I don't think that the events of the experiment are in any way unexpected, with the exception of Zimbardo's girlfriend intervening.
I think quite highly of Zimbardo, so I don't believe it's his fault. It's because of all of our social conditioning.
We're never schooled in ethics. We're only occasionally *sometimes* told the difference between right and wrong, but overall we're just expected to know where these concepts are without a map. Breaking a promise is wrong, but when the principal wants to know something you promised to keep secret, see if he thinks ethics is a good excuse.
Schools teach compliance in a big way. Government and industry and pretty much everyone in charge will tell you that it's no use - there's nothing you can do. Be on the wrong side of a policeman, prosecutor, judge, politician, your boss, or the town council to see what I mean.
And even if anyone knows where the boundaries of ethics lie, there's no real chance to practice the decisions in the field. In any emotional situation your cognitive functions shut down and you rely completely on stored habits. That's a survival tactic - the stored programs can be executed very fast without spending any time to think - but it means that if you haven't set up any mental patterns to recognize injustice and speak out against it it won't happen during a situation where it's needed. Only after the fact.
People who practice role-playing in various forms (LARP, emergency training, EMT, police, navy seals) get around it by learning not to react emotionally and by making patterns which are useful because they've been thought out in advance.
So we have a big population which is schooled in compliance, where no formal ethical standards are taught and where ethical rules are often violated for any expedient reason. Drop some of these in a fearful situation and you're surprised that they don't react?
I'm surprised at the reaction of his girlfriend, and much more surprised that she *insisted* in the face of his resistance.
The modern rules you're referring to were specifically drafted in response to the Stanford Prison Experiment. A review board determined that they weren't violating any rules at the time, and suggested making new rules so it couldn't be repeated.
I know how the experiment worked. It is established that people given power with no (or poor) guidance on how to use that power will abuse it. But if people are made acutely aware of that fact, will they think "Hey, I don't want to be like that" and make a conscious effort to control their own actions?
For example, if you give unlimited alcohol and no ground rules to a bunch of teens, they're probably going to get drunk out of their minds. But once they've learned about alcohol abuse, and gone to a few parties and seen how drunken idiots act, they'll drink more responsibly, simply because they don't want to be that guy. This experiment is repeated all across the country every year, and it seems to work out.
When the abuse in Abu Ghraib became public I was surprised by the reactions. Not the shock and/or denial by the public. But the way the soldiers were singled out as a "few bad apples" by people higher up in command.

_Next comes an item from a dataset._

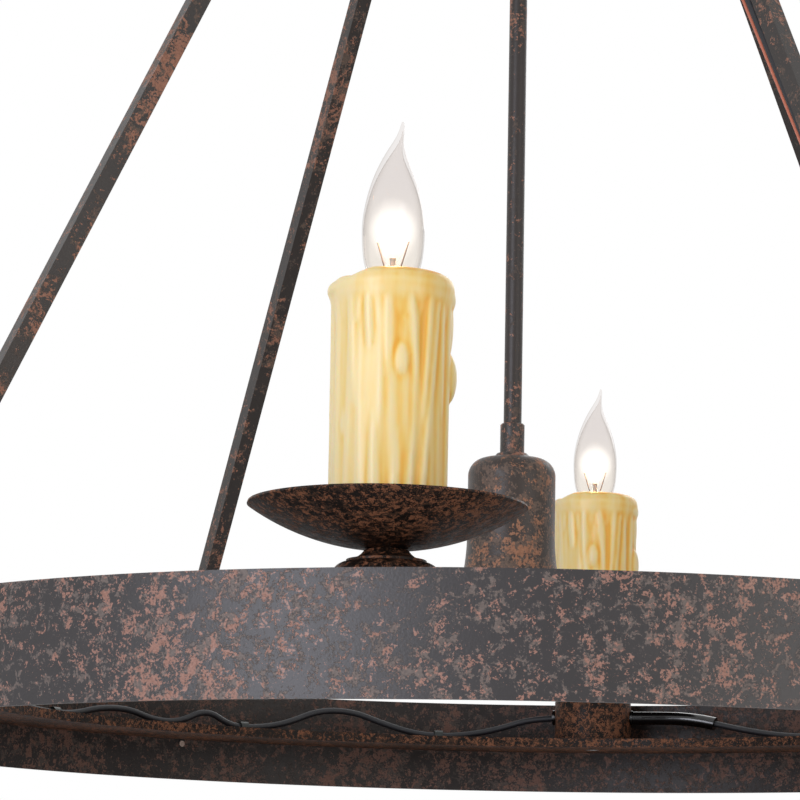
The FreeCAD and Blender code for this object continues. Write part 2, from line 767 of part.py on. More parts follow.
def crossbar_strap():
    """Flat bar with a slot near each end for the ceiling box's screws."""
    bar = Part.makeBox(strap_length, strap_width, strap_thickness,
                       Vector(-strap_length / 2, -strap_width / 2, -strap_thickness))
    upright = [edge for edge in bar.Edges if edge.BoundBox.ZLength > strap_thickness / 2]
    bar = bar.makeFillet(strap_width / 2 - 0.5, upright)
    bar = bar.cut(cylinder(nipple_r + thread_gap, -strap_thickness - 1, 1))
    half_run = (slot_length - slot_width) / 2
    for side in (-1, 1):
        middle = side * slot_spacing / 2
        slot = Part.makeBox(2 * half_run, slot_width, strap_thickness + 2,
                            Vector(middle - half_run, -slot_width / 2, -strap_thickness - 1))
        for end in (-1, 1):
            slot = slot.fuse(Part.makeCylinder(slot_width / 2, strap_thickness + 2,
                                               Vector(middle + end * half_run, 0, -strap_thickness - 1)))
        bar = bar.cut(slot)
    return bar


def strap_nipple():
    return tube(nipple_r, nipple_r - 1.6, -strap_nipple_length, 0)


def strap_nut():
    top = -strap_thickness - seat_gap
    return hexagon(nut_across_flats, top - nut_height, top, nipple_r + thread_gap)


# ---------------------------------------------------------------- cords
cord_strut_azimuth = step_angle / 2
cord_exit_r = 14.6
ground_exit_r = 9.6
cord_rest = ledge_top + cord_r + 0.15

# one length of ring cord: degrees past the cup that it leaves, out from the candle circle, rise
ring_cord_route = ((11.0, 4.75, 5.0), (15.3, 3.75, 0.1), (19.4, 2.25, 0.1), (23.4, 3.25, 7.0),
                   (27.0, 4.25, 15.6), (31.0, 3.25, 15.4), (34.8, 1.25, 4.6), (38.6, -0.25, 0.1),
                   (41.8, -0.75, 0.2), (44.9, -1.25, 11.2), (48.3, -0.75, 0.4), (51.6, 0.25, 1.0),
                   (54.8, 1.25, 7.2), (58.6, 2.25, 6.6), (62.4, 3.75, 0.1), (67.4, 5.25, 0.1),
                   (73.0, 7.15, 6.6))
cord_end_inside = 11.7    # from the cup's axis to the end of a cord
cord_leaves = 43.0        # straight out of a cup to the first bend
cord_arrives = 72.0       # from the last bend straight into a cup
clip_indexes = (1, 7, 14) # the runs of the route that a clip holds

# how much each length differs from the one the photograph shows: share of its rise
ring_cord_rises = (0.85, 1.0, 1.1)

# supply cord, down its strut: share of the slanted run, gap from the bar's lower face, sideways
supply_on_strut = ((0.946, 0.3, 0.0), (0.883, 0.4, 0.6), (0.730, 0.3, -0.8), (0.578, 0.3, 0.4),
                   (0.514, 0.4, -1.0), (0.477, 0.6, -4.4), (0.431, 0.5, -3.0), (0.298, 0.3, 0.6),
                   (0.145, 0.4, -0.5), (0.059, 1.2, 0.0))
# from the strut's foot along the ledge: degrees past the strut, out from the candle circle, rise
supply_on_ledge = ((0.6, 20.75, 47.0), (2.2, 23.75, 20.0), (5.6, 18.75, 3.0), (10.6, 11.75, 0.2),
                   (16.2, 7.75, 0.1), (22.4, 6.95, 0.1), (28.0, 7.35, 6.0))
supply_clip_index = 4
ground_end_azimuth = cord_strut_azimuth + 1.6
ground_end_out = 14.75        # from the candle circle to the wire's hole in the ledge
ground_end_r = candle_circle_r + ground_end_out
tie_shares = (0.883, 0.679, 0.477, 0.285, 0.107)
tie_sideways = (0.0, 0.0, -4.4, 0.0, 0.0)


def height_on_strut(share):
    """Height at a share of the slanted run, from its lower bend to its upper one."""
    return strut_low_bend + share * (strut_high_bend - strut_low_bend)


def beside_strut(height, below, sideways):
    """Point under the slanted bar: its place along the bar, distance below its axis, and sideways."""
    radius = strut_foot_r - (height - strut_low_bend) * strut_slope
    radius -= below * math.cos(strut_tilt)
    rise = height - below * math.sin(strut_tilt)
    point = Vector(sideways, -radius, rise)
    return turned_point(point, cord_strut_azimuth)


def turned_point(point, azimuth):
    angle = math.radians(azimuth)
    return Vector(point.x * math.cos(angle) - point.y * math.sin(angle),
                  point.x * math.sin(angle) + point.y * math.cos(angle), point.z)


def from_cup(azimuth, along):
    """Point on the line through a cup's side holes, along it from the cup's axis."""
    return turned_point(Vector(along, -candle_circle_r, cup_hole_z), azimuth)


def beside_circle(azimuth, outward, rise):
    """Point out from the candle circle and above a cord that lies on the ledge."""
    return polar(azimuth, candle_circle_r + outward, cord_rest + rise)


def into_cup(azimuth):
    """The last two points of a cord that enters a cup."""
    return [from_cup(azimuth, -cord_arrives), from_cup(azimuth, -cord_end_inside)]


def ring_cords():
    """Lengths of cord between the cups, and the sleeve at the end of each."""
    cords = []
    sleeves = []
    for index, rise_share in enumerate(ring_cord_rises):
        start = (index + 1) * step_angle
        points = [from_cup(start, cord_end_inside), from_cup(start, cord_leaves)]
        for past, outward, rise in ring_cord_route:
            points.append(beside_circle(start + past, outward, rise * rise_share))
        points += into_cup(start + step_angle)
        solid, edges = cord(f"ring cord {index + 1}", points, cord_r)
        cords.append(solid)
        sleeves.append(cup_sleeve(edges))
    return cords, sleeves


def cup_sleeve(edges):
    """Sleeve over a cord's last bend and run, up to the bushing of the cup that it enters."""
    run = edges[-1]
    start = run.valueAt(run.FirstParameter)
    end = run.valueAt(run.LastParameter)
    inside_cup = cup_r + seat_gap + bushing_flange + seat_gap - cord_end_inside
    stop = end + (start - end).normalize() * inside_cup
    path = [edges[-2], Part.LineSegment(start, stop).toShape()]
    return swept_round(path, sleeve_r).cut(swept_round(path, cord_r + seat_gap / 2))


def supply_cord():
    points = [polar(cord_strut_azimuth, cord_exit_r, hub_bottom + hub_floor + 4),
              polar(cord_strut_azimuth, cord_exit_r + 0.4, hub_bottom - 12)]
    for share, gap, sideways in supply_on_strut:
        points.append(beside_strut(height_on_strut(share), strut_size / 2 + gap + cord_r, sideways))
    for past, outward, rise in supply_on_ledge:
        points.append(beside_circle(cord_strut_azimuth + past, outward, rise))
    points += into_cup(step_angle)
    return cord("supply cord", points, cord_r)


def ground_wire():
    points = [polar(cord_strut_azimuth, ground_exit_r, hub_bottom + hub_floor + 4),
              polar(cord_strut_azimuth, ground_exit_r + 0.3, hub_bottom - 16)]
    for share, gap, sideways in supply_on_strut:
        below = strut_size / 2 + gap + 2 * cord_r + 0.3 + ground_wire_r
        points.append(beside_strut(height_on_strut(share), below, sideways))
    points.append(polar(ground_end_azimuth, ground_end_r - 1, ledge_top + 32))
    points.append(polar(ground_end_azimuth, ground_end_r, ledge_bottom + 0.5))
    solid, _ = cord("ground wire", points, ground_wire_r)
    return solid


def cord_clip():
    """Saddle clip on the ledge, drawn on the Z axis with the cord along X."""
    hollow_r = cord_r + 0.5
    outer_r = hollow_r + clip_wall
    middle = cord_rest
    foot_half = outer_r + clip_foot
    outline = section((-foot_half, ledge_top), (foot_half, ledge_top), (foot_half, ledge_top + clip_wall),
                      (outer_r, ledge_top + clip_wall), (outer_r, middle),
                      ((0, middle + outer_r), (-outer_r, middle)), (-outer_r, ledge_top + clip_wall),
                      (-foot_half, ledge_top + clip_wall))
    clip = outline.extrude(Vector(0, clip_width, 0))
    bore = Part.makeCylinder(hollow_r, 3 * clip_width, Vector(0, -clip_width, middle), Vector(0, 1, 0))
    below = Part.makeBox(2 * hollow_r, 3 * clip_width, middle - ledge_top + 1,
                         Vector(-hollow_r, -clip_width, ledge_top - 1))
    clip = clip.cut(bore).cut(below)
    clip.translate(Vector(0, -clip_width / 2, 0))
    clip.rotate(Vector(0, 0, 0), UP, 90)
    return clip


def clip_on_run(clip, start_azimuth, route, run):
    """Copy of the clip at the middle of a run that lies on the ledge, turned along it."""
    first, last = [polar(start_azimuth + past, candle_circle_r + outward, 0)
                   for past, outward, _ in route[run:run + 2]]
    heading = math.degrees(math.atan2(last.y - first.y, last.x - first.x))
    placed = turn_to(clip, heading)
    placed.translate((first + last) * 0.5)
    return placed


def strut_tie(height, sideways):
    """Flat tie round the bar, the cord and the ground wire."""
    edge = strut_size / 2 + 0.2
    tip = strut_size / 2 + 2 * cord_r + 2 * ground_wire_r + 1.4
    tip_half = cord_r + 0.9
    inner = [(-edge, -edge), (edge, -edge), (edge, edge), (tip_half + sideways, tip),
             (-tip_half + sideways, tip), (-edge + min(sideways, 0), edge)]
    inner_face = tie_face(inner)
    outer_face = inner_face.makeOffset2D(tie_thickness)
    loop = outer_face.cut(inner_face).extrude(Vector(0, 0, tie_width))
    head = Part.makeBox(tie_head, tie_head, tie_width + 0.8,
                        Vector(-tie_head / 2, -edge - tie_thickness - tie_head, -0.4))
    loop = loop.fuse(head)
    loop.translate(Vector(0, 0, -tie_width / 2))
    loop.rotate(Vector(0, 0, 0), Vector(1, 0, 0), -math.degrees(strut_tilt))
    radius = strut_foot_r - (height - strut_low_bend) * strut_slope
    loop.translate(Vector(0, -radius, height))
    return turn_to(loop, cord_strut_azimuth)


def tie_face(corners):
    points = [Vector(x, y, 0) for x, y in corners]
    return Part.Face(Part.makePolygon(points + points[:1]))


def cord_ties():
    """Clips along the ledge and ties along the strut."""
    clip = cord_clip()
    solids = []
    for index in range(len(ring_cord_rises)):
        for run in clip_indexes:
            solids.append(clip_on_run(clip, (index + 1) * step_angle, ring_cord_route, run))
    solids.append(clip_on_run(clip, cord_strut_azimuth, supply_on_ledge, supply_clip_index))
    for share, sideways in zip(tie_shares, tie_sideways):
        solids.append(strut_tie(height_on_strut(share), sideways))
    return group(solids)


# ---------------------------------------------------------------- writing the pieces
def save(name, shape, lowered=False):
    """Write one piece, lowered from the band's heights to the ceiling's when asked."""
    piece = shape.copy()
    if lowered:
        piece.translate(Vector(0, 0, -overall_drop))
    if not piece.isValid() or piece.Volume <= 0:
        print("check", name, piece.isValid(), piece.Volume)
    piece.exportStep(f"parts/{name}.step")


def main():
    os.makedirs("parts", exist_ok=True)
    save("crossbar_strap", crossbar_strap())
    save("strap_nipple", strap_nipple())
    save("strap_nut", strap_nut())
    save("canopy", canopy())
    save("collar_ring", collar_ring())
    save("canopy_loop", canopy_loop())
    save("chain_link", chain_link())
    save("hub_loop", hub_loop(), True)
    save("hub_body", hub_body(), True)
    bar = strut()
    for index, azimuth in enumerate(strut_azimuths(), 1):
        save(f"strut_{index}", turn_to(bar, azimuth), True)
    save("strut_screws", strut_screws(), True)
    save("outer_band", outer_band(), True)
    save("ledge_ring", ledge_ring(), True)
    bushings = []
    for index, azimuth in enumerate(candle_azimuths()):
        number = index + 1
        sides = cord_sides(index)
        save(f"candle_cup_{number}", to_station(candle_cup(sides), azimuth), True)
        bushings += [to_station(cup_bushing(side), azimuth) for side in sides]
        save(f"drip_pan_{number}", to_station(drip_pan(), azimuth), True)
        save(f"candle_cover_{number}", to_station(candle_cover(), azimuth), True)
        save(f"candle_socket_{number}", to_station(candle_socket(), azimuth), True)
        lamp_turn = lamp_turn_azimuths[index]
        save(f"bulb_base_{number}", to_station(turn_to(lamp_base(), lamp_turn), azimuth), True)
        save(f"bulb_glass_{number}", to_station(turn_to(lamp_glass(), lamp_turn), azimuth), True)
        save(f"bulb_filament_{number}", to_station(turn_to(lamp_filament(), lamp_turn), azimuth), True)
    save("cup_bushings", group(bushings), True)
    save("cup_caps", group([to_station(cup_cap(), azimuth) for azimuth in candle_azimuths()]), True)
    save("candle_nipples", group([to_station(candle_nipple(), azimuth) for azimuth in candle_azimuths()]),
         True)
    save("nipple_nuts", group([to_station(nipple_nut(), azimuth) for azimuth in candle_azimuths()]), True)
    save("stem_tube", stem_tube(), True)
    save("stem_coupling", stem_coupling(), True)
    save("stem_washer", stem_washer(), True)
    save("bell_shade", bell_shade(), True)
    save("downlight_holder", downlight_holder(), True)
    save("downlight_lamp", downlight_lamp(), True)
    save("downlight_lens", downlight_lens(), True)
    supply, supply_edges = supply_cord()
    cords, sleeves = ring_cords()
    sleeves.append(cup_sleeve(supply_edges))
    save("ring_cords", group(cords), True)
    save("supply_cord", supply, True)
    save("ground_wire", ground_wire(), True)
    save("wire_sleeves", group(sleeves), True)
    save("cord_ties", cord_ties(), True)
    print(f"overall drop {overall_drop:.2f} mm")
    print(f"upper hinge at {upper_hang_z:.2f} mm, lower hinge at {lower_hang_z:.2f} mm")


main()
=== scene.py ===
# %% [markdown]
# # A ring chandelier with candle lamps
# The chandelier hangs from a ceiling plate on one link. Four square bars carry a wide steel band, and
# four lamps that look like thick candles stand on a ledge inside the band. The metal parts come
# ready-made from the construction model, at their true size and place, in metres. This lesson lights
# them, gives each a finish, and models what needs a softer hand: wax runs, cords and glass.

# %% Load the construction model
import bpy, json, math, random
from mathutils import Matrix, Vector


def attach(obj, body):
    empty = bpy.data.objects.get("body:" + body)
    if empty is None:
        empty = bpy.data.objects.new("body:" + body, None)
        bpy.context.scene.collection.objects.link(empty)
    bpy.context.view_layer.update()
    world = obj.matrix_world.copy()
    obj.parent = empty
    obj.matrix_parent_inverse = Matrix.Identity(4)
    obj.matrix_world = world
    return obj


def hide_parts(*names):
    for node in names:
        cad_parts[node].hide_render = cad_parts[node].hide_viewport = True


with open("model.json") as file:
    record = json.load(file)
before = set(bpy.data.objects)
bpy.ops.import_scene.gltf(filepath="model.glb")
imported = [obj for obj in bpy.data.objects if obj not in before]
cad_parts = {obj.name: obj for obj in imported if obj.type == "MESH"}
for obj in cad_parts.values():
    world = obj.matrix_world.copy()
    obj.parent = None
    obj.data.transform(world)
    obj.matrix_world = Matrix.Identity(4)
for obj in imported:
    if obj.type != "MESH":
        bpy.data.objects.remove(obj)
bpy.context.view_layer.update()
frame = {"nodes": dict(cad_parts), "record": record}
mm = 0.001
# the band's lower edge hangs this far below the ceiling, in mm
drop = 1031.67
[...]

How apparently normal, non-sadistic, average 20 year olds turned into sadistic guards was classic Zimbardo. I immediately thought of Zimbardo's prison experiment: There doesn't need to be a direct order, all it takes is an environment with unspecific rules and guards wanting to fulfill their role.
Not to defend the soldiers involved in the abuse, but Zimbardo is pretty well known. Either people in charge didn't have the proper skills to set-up a clear structure that would prevent this or they deliberately counted on it to happen, being later able to deny any responsibility and scape-goat the "guards".
I think you'll find that "locking up" people who enter the country illegally is a pretty consistent reaction by any functioning state.
Actually, the BBC performed a similar experiment in The Experiment with slightly different results.
For example, if you give unlimited alcohol and no ground rules to a bunch of teens, they're probably going to get drunk out of their minds. But once they've learned about alcohol abuse, and gone to a few parties and seen how drunken idiots act, they'll drink more responsibly, simply because they don't want to be that guy. This experiment is repeated all across the country every year, and it seems to work out.
I don't know what planet you live on, but here on Earth, people continue to get drunk and act like idiots well past their teens. "Drinking responsibly" is tautological. The whole point of drinking is getting drunk enough to enjoy yourself without actually passing out.
To have a right to do a thing is not at all the same as to be right in doing it
I thought one of the quotes from one of the "guards" in the linked article, was very interesting. . .
What came over me was not an accident. It was planned. I set out with a definite plan in mind, to try to force the action, force something to happen, so that the researchers would have something to work with. After all, what could they possibly learn from guys sitting around like it was a country club? So I consciously created this persona.
So, this guy was given a task, by an authority figure (a science professor), and he did the task. To that extent, this wasn't a 'fake' prison, it was a real prison, if only for a few days.
Every participant came into this with their own motivations. One of the prisoners said they were trying to use this as "practice" for resisting The Draft. Because that was his motivation, he decided to lead the other prisoners in a 'resistance movement'. So, they decided not to just sit around and play cards either.
I have to wonder to what extent the prisoners playing their part, and the guards playing theirs, created a feedback loop of escalation - sounds like, from the article, it did.
When you were a kid, were you ever playing with other kids - play fighting, for example - which escalated to very real fighting? It starts out a game, but then somone hits a little bit harder. That hurts, you get angry, so you hit back just a little bit harder, and pretty soon it's full punches and kicks.
I wonder if that was sort of the dynamic here?